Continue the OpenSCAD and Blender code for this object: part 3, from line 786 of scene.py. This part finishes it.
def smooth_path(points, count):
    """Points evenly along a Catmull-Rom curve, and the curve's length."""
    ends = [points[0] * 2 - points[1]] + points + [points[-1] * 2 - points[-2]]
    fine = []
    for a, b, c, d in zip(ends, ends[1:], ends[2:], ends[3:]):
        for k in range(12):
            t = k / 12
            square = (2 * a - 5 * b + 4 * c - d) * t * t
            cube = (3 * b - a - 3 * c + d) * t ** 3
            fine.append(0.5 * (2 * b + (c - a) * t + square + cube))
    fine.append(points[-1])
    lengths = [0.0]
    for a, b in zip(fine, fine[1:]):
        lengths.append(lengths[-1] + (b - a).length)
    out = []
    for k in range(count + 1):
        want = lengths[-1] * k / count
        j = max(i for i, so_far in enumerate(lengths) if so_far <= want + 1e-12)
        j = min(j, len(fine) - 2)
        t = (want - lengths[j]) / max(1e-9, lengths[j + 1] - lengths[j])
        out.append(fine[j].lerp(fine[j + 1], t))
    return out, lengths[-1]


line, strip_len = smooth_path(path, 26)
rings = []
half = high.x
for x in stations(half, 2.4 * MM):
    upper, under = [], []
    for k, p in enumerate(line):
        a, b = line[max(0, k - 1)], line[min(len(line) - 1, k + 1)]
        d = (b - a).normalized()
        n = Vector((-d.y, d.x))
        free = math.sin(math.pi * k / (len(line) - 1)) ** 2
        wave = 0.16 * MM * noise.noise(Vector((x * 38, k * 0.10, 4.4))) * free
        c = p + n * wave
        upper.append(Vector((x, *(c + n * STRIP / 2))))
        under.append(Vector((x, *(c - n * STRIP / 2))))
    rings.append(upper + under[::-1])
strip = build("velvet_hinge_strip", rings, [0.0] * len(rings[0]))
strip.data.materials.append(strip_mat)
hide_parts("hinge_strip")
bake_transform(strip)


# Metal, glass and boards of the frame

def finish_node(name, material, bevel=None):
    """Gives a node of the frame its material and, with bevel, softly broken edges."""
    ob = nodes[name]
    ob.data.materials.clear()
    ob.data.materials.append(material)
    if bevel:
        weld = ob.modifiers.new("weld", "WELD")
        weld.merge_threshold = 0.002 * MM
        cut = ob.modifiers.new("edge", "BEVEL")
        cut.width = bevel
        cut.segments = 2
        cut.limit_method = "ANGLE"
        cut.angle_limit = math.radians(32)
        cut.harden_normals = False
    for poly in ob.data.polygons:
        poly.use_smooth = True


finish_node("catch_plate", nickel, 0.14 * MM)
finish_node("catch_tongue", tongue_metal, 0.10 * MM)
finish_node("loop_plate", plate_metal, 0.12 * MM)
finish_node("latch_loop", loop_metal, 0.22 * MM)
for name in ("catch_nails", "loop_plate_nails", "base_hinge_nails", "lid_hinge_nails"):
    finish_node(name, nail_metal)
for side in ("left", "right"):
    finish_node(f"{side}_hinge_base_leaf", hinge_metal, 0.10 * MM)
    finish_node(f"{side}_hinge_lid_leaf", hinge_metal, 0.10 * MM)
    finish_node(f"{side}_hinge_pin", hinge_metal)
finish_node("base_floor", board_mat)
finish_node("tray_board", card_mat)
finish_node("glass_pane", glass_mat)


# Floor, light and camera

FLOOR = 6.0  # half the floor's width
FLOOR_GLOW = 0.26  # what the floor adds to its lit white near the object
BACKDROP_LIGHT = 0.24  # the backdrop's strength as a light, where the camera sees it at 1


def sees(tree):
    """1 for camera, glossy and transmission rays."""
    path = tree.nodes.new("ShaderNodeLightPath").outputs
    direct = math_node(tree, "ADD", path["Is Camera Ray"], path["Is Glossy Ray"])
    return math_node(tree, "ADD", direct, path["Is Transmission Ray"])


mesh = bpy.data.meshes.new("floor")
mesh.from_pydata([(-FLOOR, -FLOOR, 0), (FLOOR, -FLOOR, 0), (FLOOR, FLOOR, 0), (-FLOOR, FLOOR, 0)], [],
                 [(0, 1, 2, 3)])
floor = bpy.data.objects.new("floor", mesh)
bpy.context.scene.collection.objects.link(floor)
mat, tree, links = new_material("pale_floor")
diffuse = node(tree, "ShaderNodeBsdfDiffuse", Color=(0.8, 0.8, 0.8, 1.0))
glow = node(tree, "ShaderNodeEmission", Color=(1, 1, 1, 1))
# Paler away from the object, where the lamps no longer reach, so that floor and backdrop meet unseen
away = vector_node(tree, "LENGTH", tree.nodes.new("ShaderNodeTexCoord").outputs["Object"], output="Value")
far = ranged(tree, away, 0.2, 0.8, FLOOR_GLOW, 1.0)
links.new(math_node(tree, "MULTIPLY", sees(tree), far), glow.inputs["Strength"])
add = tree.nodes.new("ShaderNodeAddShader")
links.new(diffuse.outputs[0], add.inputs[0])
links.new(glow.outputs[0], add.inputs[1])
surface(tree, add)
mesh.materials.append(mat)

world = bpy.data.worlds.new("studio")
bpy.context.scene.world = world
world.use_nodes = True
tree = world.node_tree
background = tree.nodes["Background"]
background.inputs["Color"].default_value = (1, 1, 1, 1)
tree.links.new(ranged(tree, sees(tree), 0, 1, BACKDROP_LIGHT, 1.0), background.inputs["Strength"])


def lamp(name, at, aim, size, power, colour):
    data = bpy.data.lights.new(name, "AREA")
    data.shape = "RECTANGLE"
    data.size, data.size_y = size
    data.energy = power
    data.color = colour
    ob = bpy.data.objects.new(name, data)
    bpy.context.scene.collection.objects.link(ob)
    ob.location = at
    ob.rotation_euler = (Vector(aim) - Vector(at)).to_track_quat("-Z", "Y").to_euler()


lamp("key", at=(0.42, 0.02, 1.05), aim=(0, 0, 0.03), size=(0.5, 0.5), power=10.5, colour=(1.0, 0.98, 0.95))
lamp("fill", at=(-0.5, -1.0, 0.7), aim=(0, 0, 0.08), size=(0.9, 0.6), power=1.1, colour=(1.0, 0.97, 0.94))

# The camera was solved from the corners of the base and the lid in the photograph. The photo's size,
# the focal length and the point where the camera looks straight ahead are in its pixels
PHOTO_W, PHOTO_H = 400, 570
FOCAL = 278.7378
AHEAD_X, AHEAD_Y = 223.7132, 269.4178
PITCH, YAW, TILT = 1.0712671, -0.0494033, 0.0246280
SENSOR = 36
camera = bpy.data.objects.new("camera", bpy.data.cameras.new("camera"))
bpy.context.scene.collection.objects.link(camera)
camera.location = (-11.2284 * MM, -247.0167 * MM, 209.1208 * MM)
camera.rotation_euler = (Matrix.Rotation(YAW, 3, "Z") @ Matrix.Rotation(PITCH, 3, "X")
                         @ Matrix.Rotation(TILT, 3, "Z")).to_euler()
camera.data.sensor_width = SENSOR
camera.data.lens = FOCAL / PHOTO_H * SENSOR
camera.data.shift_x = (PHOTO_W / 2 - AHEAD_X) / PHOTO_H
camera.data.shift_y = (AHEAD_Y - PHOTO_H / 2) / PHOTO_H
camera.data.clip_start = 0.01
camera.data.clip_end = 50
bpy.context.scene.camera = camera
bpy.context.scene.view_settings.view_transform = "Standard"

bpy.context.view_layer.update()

-=-=-

* [TASK BRIEF]: Using the data above, reproduce every line exactly.

* [CORRECT RESULT]:
Continue the OpenSCAD and Blender code for this object: part 3, from line 786 of scene.py. This part finishes it.
def smooth_path(points, count):
    """Points evenly along a Catmull-Rom curve, and the curve's length."""
    ends = [points[0] * 2 - points[1]] + points + [points[-1] * 2 - points[-2]]
    fine = []
    for a, b, c, d in zip(ends, ends[1:], ends[2:], ends[3:]):
        for k in range(12):
            t = k / 12
            square = (2 * a - 5 * b + 4 * c - d) * t * t
            cube = (3 * b - a - 3 * c + d) * t ** 3
            fine.append(0.5 * (2 * b + (c - a) * t + square + cube))
    fine.append(points[-1])
    lengths = [0.0]
    for a, b in zip(fine, fine[1:]):
        lengths.append(lengths[-1] + (b - a).length)
    out = []
    for k in range(count + 1):
        want = lengths[-1] * k / count
        j = max(i for i, so_far in enumerate(lengths) if so_far <= want + 1e-12)
        j = min(j, len(fine) - 2)
        t = (want - lengths[j]) / max(1e-9, lengths[j + 1] - lengths[j])
        out.append(fine[j].lerp(fine[j + 1], t))
    return out, lengths[-1]


line, strip_len = smooth_path(path, 26)
rings = []
half = high.x
for x in stations(half, 2.4 * MM):
    upper, under = [], []
    for k, p in enumerate(line):
        a, b = line[max(0, k - 1)], line[min(len(line) - 1, k + 1)]
        d = (b - a).normalized()
        n = Vector((-d.y, d.x))
        free = math.sin(math.pi * k / (len(line) - 1)) ** 2
        wave = 0.16 * MM * noise.noise(Vector((x * 38, k * 0.10, 4.4))) * free
        c = p + n * wave
        upper.append(Vector((x, *(c + n * STRIP / 2))))
        under.append(Vector((x, *(c - n * STRIP / 2))))
    rings.append(upper + under[::-1])
strip = build("velvet_hinge_strip", rings, [0.0] * len(rings[0]))
strip.data.materials.append(strip_mat)
hide_parts("hinge_strip")
bake_transform(strip)


# Metal, glass and boards of the frame

def finish_node(name, material, bevel=None):
    """Gives a node of the frame its material and, with bevel, softly broken edges."""
    ob = nodes[name]
    ob.data.materials.clear()
    ob.data.materials.append(material)
    if bevel:
        weld = ob.modifiers.new("weld", "WELD")
        weld.merge_threshold = 0.002 * MM
        cut = ob.modifiers.new("edge", "BEVEL")
        cut.width = bevel
        cut.segments = 2
        cut.limit_method = "ANGLE"
        cut.angle_limit = math.radians(32)
        cut.harden_normals = False
    for poly in ob.data.polygons:
        poly.use_smooth = True


finish_node("catch_plate", nickel, 0.14 * MM)
finish_node("catch_tongue", tongue_metal, 0.10 * MM)
finish_node("loop_plate", plate_metal, 0.12 * MM)
finish_node("latch_loop", loop_metal, 0.22 * MM)
for name in ("catch_nails", "loop_plate_nails", "base_hinge_nails", "lid_hinge_nails"):
    finish_node(name, nail_metal)
for side in ("left", "right"):
    finish_node(f"{side}_hinge_base_leaf", hinge_metal, 0.10 * MM)
    finish_node(f"{side}_hinge_lid_leaf", hinge_metal, 0.10 * MM)
    finish_node(f"{side}_hinge_pin", hinge_metal)
finish_node("base_floor", board_mat)
finish_node("tray_board", card_mat)
finish_node("glass_pane", glass_mat)


# Floor, light and camera

FLOOR = 6.0  # half the floor's width
FLOOR_GLOW = 0.26  # what the floor adds to its lit white near the object
BACKDROP_LIGHT = 0.24  # the backdrop's strength as a light, where the camera sees it at 1


def sees(tree):
    """1 for camera, glossy and transmission rays."""
    path = tree.nodes.new("ShaderNodeLightPath").outputs
    direct = math_node(tree, "ADD", path["Is Camera Ray"], path["Is Glossy Ray"])
    return math_node(tree, "ADD", direct, path["Is Transmission Ray"])


mesh = bpy.data.meshes.new("floor")
mesh.from_pydata([(-FLOOR, -FLOOR, 0), (FLOOR, -FLOOR, 0), (FLOOR, FLOOR, 0), (-FLOOR, FLOOR, 0)], [],
                 [(0, 1, 2, 3)])
floor = bpy.data.objects.new("floor", mesh)
bpy.context.scene.collection.objects.link(floor)
mat, tree, links = new_material("pale_floor")
diffuse = node(tree, "ShaderNodeBsdfDiffuse", Color=(0.8, 0.8, 0.8, 1.0))
glow = node(tree, "ShaderNodeEmission", Color=(1, 1, 1, 1))
# Paler away from the object, where the lamps no longer reach, so that floor and backdrop meet unseen
away = vector_node(tree, "LENGTH", tree.nodes.new("ShaderNodeTexCoord").outputs["Object"], output="Value")
far = ranged(tree, away, 0.2, 0.8, FLOOR_GLOW, 1.0)
links.new(math_node(tree, "MULTIPLY", sees(tree), far), glow.inputs["Strength"])
add = tree.nodes.new("ShaderNodeAddShader")
links.new(diffuse.outputs[0], add.inputs[0])
links.new(glow.outputs[0], add.inputs[1])
surface(tree, add)
mesh.materials.append(mat)

world = bpy.data.worlds.new("studio")
bpy.context.scene.world = world
world.use_nodes = True
tree = world.node_tree
background = tree.nodes["Background"]
background.inputs["Color"].default_value = (1, 1, 1, 1)
tree.links.new(ranged(tree, sees(tree), 0, 1, BACKDROP_LIGHT, 1.0), background.inputs["Strength"])


def lamp(name, at, aim, size, power, colour):
    data = bpy.data.lights.new(name, "AREA")
    data.shape = "RECTANGLE"
    data.size, data.size_y = size
    data.energy = power
    data.color = colour
    ob = bpy.data.objects.new(name, data)
    bpy.context.scene.collection.objects.link(ob)
    ob.location = at
    ob.rotation_euler = (Vector(aim) - Vector(at)).to_track_quat("-Z", "Y").to_euler()


lamp("key", at=(0.42, 0.02, 1.05), aim=(0, 0, 0.03), size=(0.5, 0.5), power=10.5, colour=(1.0, 0.98, 0.95))
lamp("fill", at=(-0.5, -1.0, 0.7), aim=(0, 0, 0.08), size=(0.9, 0.6), power=1.1, colour=(1.0, 0.97, 0.94))

# The camera was solved from the corners of the base and the lid in the photograph. The photo's size,
# the focal length and the point where the camera looks straight ahead are in its pixels
PHOTO_W, PHOTO_H = 400, 570
FOCAL = 278.7378
AHEAD_X, AHEAD_Y = 223.7132, 269.4178
PITCH, YAW, TILT = 1.0712671, -0.0494033, 0.0246280
SENSOR = 36
camera = bpy.data.objects.new("camera", bpy.data.cameras.new("camera"))
bpy.context.scene.collection.objects.link(camera)
camera.location = (-11.2284 * MM, -247.0167 * MM, 209.1208 * MM)
camera.rotation_euler = (Matrix.Rotation(YAW, 3, "Z") @ Matrix.Rotation(PITCH, 3, "X")
                         @ Matrix.Rotation(TILT, 3, "Z")).to_euler()
camera.data.sensor_width = SENSOR
camera.data.lens = FOCAL / PHOTO_H * SENSOR
camera.data.shift_x = (PHOTO_W / 2 - AHEAD_X) / PHOTO_H
camera.data.shift_y = (AHEAD_Y - PHOTO_H / 2) / PHOTO_H
camera.data.clip_start = 0.01
camera.data.clip_end = 50
bpy.context.scene.camera = camera
bpy.context.scene.view_settings.view_transform = "Standard"

bpy.context.view_layer.update()